— Set problem —
Restrict the output to the lines below starting at the one that contains "for index, (cx, cy)" and ending at the one that contains "bpy.context.scene.collection.objects.link(empty)", and restate them word for word, both ends included.

## START Data entries

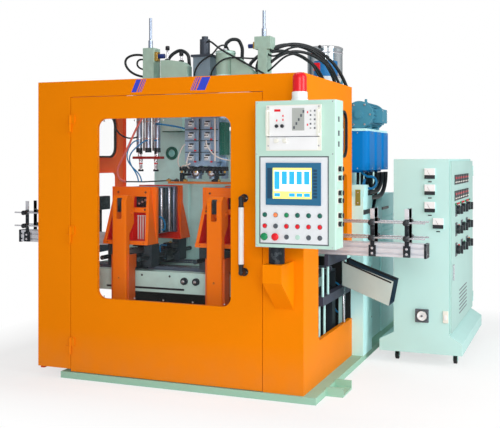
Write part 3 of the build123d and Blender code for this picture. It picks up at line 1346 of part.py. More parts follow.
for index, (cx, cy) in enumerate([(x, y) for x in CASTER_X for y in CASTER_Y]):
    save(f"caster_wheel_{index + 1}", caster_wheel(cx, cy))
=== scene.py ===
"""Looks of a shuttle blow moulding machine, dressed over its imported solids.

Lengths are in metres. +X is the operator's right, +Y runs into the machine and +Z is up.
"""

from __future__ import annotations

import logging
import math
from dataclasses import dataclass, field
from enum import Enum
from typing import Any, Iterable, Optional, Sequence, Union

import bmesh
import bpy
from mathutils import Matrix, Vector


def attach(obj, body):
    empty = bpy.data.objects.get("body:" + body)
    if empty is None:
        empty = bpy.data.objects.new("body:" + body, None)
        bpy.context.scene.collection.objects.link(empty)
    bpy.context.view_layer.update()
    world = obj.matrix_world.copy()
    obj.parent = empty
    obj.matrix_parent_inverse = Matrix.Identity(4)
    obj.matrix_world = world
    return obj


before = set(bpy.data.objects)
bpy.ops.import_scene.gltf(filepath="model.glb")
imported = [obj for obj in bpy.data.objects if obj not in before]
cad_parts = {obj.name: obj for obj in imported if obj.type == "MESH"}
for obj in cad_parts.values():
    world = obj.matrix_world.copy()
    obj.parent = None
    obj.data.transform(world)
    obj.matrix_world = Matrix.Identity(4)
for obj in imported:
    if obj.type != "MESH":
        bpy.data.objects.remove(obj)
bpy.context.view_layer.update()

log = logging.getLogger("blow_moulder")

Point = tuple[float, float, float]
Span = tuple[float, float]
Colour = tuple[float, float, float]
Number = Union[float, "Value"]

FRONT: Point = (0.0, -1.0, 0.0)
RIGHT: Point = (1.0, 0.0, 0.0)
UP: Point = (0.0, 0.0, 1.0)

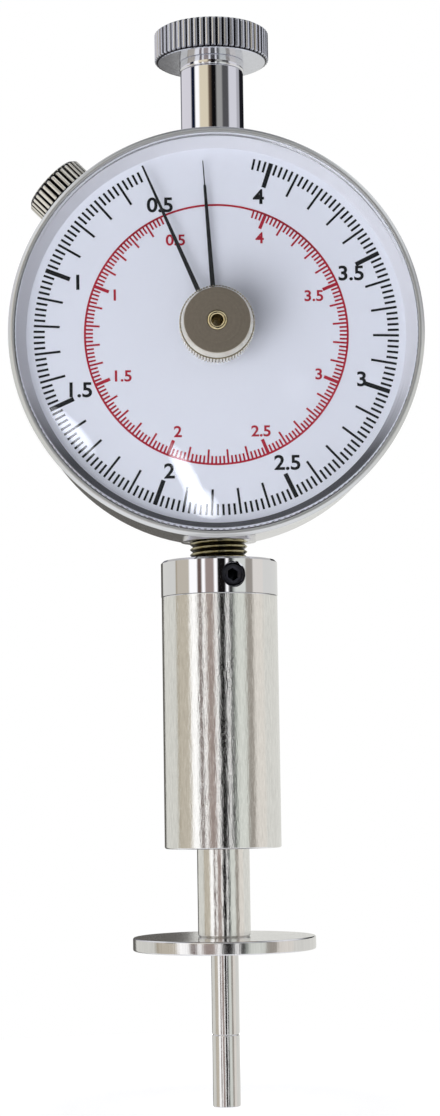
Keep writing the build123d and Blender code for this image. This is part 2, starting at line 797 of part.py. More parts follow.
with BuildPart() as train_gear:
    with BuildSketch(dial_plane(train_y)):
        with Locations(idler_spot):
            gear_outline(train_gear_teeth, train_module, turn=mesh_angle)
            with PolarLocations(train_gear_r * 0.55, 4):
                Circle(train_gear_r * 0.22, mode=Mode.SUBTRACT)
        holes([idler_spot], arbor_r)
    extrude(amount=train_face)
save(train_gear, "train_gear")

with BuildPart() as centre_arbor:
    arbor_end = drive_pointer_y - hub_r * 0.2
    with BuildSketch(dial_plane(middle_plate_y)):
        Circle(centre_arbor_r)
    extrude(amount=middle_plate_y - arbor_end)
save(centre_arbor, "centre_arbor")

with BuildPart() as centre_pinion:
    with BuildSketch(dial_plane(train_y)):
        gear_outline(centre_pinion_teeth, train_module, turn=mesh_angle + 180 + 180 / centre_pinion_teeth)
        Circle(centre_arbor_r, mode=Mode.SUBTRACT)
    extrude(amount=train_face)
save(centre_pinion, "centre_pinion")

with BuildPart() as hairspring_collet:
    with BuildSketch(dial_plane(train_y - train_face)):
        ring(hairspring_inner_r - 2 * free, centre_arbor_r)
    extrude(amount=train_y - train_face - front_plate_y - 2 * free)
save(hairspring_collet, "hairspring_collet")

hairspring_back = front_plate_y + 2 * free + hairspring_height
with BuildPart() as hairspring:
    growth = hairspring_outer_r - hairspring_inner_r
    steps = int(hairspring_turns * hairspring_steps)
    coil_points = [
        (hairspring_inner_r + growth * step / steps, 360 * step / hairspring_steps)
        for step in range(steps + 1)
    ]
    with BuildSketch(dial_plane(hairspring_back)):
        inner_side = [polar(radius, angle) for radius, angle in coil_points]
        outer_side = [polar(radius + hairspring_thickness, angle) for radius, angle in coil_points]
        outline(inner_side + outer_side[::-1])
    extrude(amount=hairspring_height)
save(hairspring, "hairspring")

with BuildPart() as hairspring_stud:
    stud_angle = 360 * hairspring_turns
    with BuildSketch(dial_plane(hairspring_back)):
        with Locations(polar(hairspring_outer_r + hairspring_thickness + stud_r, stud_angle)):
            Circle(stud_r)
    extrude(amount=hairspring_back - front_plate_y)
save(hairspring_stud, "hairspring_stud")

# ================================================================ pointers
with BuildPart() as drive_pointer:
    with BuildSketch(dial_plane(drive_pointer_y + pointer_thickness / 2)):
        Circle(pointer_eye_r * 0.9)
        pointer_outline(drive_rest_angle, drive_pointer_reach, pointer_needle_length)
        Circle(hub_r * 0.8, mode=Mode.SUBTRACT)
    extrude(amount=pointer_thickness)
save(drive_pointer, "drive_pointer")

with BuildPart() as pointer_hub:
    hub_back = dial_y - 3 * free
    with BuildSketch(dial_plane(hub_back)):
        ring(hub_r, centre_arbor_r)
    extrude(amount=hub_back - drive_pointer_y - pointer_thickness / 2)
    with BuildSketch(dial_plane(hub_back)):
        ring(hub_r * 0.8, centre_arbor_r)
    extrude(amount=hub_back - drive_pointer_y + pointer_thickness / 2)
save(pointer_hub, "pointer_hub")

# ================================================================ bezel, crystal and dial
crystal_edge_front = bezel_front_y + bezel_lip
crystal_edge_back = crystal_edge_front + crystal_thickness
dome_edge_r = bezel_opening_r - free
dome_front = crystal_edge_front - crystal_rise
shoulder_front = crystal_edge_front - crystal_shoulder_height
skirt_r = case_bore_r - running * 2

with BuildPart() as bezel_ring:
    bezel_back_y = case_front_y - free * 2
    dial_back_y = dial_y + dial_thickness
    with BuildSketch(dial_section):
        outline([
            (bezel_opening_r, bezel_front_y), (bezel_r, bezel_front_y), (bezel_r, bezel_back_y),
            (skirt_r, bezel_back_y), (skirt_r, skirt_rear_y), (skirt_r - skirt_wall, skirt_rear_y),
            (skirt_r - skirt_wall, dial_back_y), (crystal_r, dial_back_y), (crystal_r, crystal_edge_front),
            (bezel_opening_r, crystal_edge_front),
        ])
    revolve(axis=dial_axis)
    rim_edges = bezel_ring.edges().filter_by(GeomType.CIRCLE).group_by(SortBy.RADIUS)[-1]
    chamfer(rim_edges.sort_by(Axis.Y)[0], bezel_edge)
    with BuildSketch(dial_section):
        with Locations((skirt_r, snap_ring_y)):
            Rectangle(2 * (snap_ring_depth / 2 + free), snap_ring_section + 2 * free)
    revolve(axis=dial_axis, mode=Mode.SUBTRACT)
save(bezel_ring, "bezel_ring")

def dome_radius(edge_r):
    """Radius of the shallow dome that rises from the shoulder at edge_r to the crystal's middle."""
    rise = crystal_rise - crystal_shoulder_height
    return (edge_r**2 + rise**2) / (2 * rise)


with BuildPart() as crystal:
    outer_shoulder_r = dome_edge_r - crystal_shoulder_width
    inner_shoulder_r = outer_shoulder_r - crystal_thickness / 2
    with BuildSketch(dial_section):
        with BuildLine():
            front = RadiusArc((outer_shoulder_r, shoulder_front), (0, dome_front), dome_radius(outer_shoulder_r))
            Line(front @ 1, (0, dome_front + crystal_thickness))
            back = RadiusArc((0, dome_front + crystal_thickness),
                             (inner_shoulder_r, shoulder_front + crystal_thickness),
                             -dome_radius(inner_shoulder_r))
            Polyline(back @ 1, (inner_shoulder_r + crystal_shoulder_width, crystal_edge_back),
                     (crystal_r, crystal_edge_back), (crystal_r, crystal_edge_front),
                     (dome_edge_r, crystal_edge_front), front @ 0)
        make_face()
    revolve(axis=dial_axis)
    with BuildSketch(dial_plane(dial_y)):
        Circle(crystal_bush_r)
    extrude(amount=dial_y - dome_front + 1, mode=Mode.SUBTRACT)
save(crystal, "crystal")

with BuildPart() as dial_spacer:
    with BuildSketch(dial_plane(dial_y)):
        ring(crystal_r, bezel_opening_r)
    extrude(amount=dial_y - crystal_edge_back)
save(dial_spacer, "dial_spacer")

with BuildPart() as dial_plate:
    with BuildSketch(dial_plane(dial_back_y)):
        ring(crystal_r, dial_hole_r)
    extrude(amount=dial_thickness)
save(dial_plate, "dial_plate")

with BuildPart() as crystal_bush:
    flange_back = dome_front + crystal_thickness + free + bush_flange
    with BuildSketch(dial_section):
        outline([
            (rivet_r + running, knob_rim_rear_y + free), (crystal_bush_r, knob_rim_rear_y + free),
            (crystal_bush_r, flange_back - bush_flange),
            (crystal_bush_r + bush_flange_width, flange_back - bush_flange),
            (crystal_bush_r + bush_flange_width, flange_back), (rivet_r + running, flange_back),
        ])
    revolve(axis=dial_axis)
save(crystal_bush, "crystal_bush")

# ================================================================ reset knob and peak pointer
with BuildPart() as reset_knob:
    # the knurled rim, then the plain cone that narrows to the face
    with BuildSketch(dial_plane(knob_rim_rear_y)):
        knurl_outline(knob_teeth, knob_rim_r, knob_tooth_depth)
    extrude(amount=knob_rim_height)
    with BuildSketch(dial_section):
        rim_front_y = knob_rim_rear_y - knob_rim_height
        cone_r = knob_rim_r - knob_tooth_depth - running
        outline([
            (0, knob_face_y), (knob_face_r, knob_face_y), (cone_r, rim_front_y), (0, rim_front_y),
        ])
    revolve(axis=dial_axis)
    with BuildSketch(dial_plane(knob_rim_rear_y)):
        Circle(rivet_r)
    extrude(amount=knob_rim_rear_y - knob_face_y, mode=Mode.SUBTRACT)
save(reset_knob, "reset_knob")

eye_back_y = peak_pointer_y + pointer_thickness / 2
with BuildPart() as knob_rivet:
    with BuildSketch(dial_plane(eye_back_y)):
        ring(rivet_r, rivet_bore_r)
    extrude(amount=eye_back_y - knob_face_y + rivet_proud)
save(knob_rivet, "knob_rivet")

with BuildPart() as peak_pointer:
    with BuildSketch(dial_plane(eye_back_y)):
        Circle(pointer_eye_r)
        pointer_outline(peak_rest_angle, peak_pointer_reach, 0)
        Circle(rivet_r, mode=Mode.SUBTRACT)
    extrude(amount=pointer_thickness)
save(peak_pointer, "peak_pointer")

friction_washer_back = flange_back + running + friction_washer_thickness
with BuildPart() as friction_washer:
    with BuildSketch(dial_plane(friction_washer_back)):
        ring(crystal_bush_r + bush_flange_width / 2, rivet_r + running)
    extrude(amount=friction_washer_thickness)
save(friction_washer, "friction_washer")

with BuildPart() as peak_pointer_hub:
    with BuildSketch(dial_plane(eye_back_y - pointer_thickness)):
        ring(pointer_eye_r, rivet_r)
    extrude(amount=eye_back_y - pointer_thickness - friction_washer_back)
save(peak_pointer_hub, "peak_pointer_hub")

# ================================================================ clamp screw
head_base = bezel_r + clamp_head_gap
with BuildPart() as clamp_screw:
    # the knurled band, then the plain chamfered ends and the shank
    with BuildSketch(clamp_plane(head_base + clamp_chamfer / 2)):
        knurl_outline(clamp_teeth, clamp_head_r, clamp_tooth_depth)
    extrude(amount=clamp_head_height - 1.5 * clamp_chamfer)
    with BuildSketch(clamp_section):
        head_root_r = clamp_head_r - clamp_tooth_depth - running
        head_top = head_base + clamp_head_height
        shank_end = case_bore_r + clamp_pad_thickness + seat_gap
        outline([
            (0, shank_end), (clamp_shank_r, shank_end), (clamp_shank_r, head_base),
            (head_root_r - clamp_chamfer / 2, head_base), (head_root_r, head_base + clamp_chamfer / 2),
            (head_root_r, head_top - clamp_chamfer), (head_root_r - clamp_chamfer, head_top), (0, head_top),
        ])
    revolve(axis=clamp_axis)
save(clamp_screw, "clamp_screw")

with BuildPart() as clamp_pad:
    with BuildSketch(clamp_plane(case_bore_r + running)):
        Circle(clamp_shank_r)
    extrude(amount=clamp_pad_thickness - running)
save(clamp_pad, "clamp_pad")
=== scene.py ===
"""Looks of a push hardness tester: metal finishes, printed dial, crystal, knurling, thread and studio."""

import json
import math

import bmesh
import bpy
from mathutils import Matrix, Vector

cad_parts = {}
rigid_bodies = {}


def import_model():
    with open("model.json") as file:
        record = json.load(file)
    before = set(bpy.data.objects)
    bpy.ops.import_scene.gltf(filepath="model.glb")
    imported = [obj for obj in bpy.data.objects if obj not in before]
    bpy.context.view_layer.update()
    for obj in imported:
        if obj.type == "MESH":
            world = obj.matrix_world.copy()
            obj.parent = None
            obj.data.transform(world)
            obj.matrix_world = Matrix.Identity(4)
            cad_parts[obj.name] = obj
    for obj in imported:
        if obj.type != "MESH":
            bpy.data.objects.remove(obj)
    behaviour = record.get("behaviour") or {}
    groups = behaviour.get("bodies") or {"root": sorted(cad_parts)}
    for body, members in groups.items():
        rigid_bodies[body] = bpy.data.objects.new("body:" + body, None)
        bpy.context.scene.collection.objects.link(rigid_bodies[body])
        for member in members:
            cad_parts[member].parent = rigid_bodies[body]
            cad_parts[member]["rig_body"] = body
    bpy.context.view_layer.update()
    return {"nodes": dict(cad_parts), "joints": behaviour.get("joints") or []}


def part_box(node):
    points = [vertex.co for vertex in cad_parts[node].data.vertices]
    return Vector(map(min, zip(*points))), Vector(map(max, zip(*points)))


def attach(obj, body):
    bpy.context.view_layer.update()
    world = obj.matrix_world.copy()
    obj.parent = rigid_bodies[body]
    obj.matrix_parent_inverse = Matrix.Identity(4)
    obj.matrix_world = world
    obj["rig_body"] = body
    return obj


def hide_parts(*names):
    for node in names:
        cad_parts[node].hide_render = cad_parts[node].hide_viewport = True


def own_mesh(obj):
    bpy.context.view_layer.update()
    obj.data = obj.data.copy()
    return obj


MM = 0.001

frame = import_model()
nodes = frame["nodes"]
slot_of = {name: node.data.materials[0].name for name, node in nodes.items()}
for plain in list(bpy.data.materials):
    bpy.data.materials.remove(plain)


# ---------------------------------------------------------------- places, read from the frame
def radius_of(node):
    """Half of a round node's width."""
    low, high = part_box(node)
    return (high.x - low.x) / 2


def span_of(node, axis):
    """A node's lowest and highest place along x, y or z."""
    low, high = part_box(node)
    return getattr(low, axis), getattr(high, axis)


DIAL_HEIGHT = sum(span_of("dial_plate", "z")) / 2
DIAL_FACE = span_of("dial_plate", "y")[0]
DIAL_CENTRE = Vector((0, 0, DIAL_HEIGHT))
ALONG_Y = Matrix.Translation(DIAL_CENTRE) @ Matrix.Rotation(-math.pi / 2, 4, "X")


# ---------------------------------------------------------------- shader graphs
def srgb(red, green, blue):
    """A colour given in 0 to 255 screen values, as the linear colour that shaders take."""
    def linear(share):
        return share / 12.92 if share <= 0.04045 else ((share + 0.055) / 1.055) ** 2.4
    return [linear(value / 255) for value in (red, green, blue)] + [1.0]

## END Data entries

— Response —
for index, (cx, cy) in enumerate([(x, y) for x in CASTER_X for y in CASTER_Y]):
    save(f"caster_wheel_{index + 1}", caster_wheel(cx, cy))
=== scene.py ===
"""Looks of a shuttle blow moulding machine, dressed over its imported solids.

Lengths are in metres. +X is the operator's right, +Y runs into the machine and +Z is up.
"""

from __future__ import annotations

import logging
import math
from dataclasses import dataclass, field
from enum import Enum
from typing import Any, Iterable, Optional, Sequence, Union

import bmesh
import bpy
from mathutils import Matrix, Vector


def attach(obj, body):
    empty = bpy.data.objects.get("body:" + body)
    if empty is None:
        empty = bpy.data.objects.new("body:" + body, None)
        bpy.context.scene.collection.objects.link(empty)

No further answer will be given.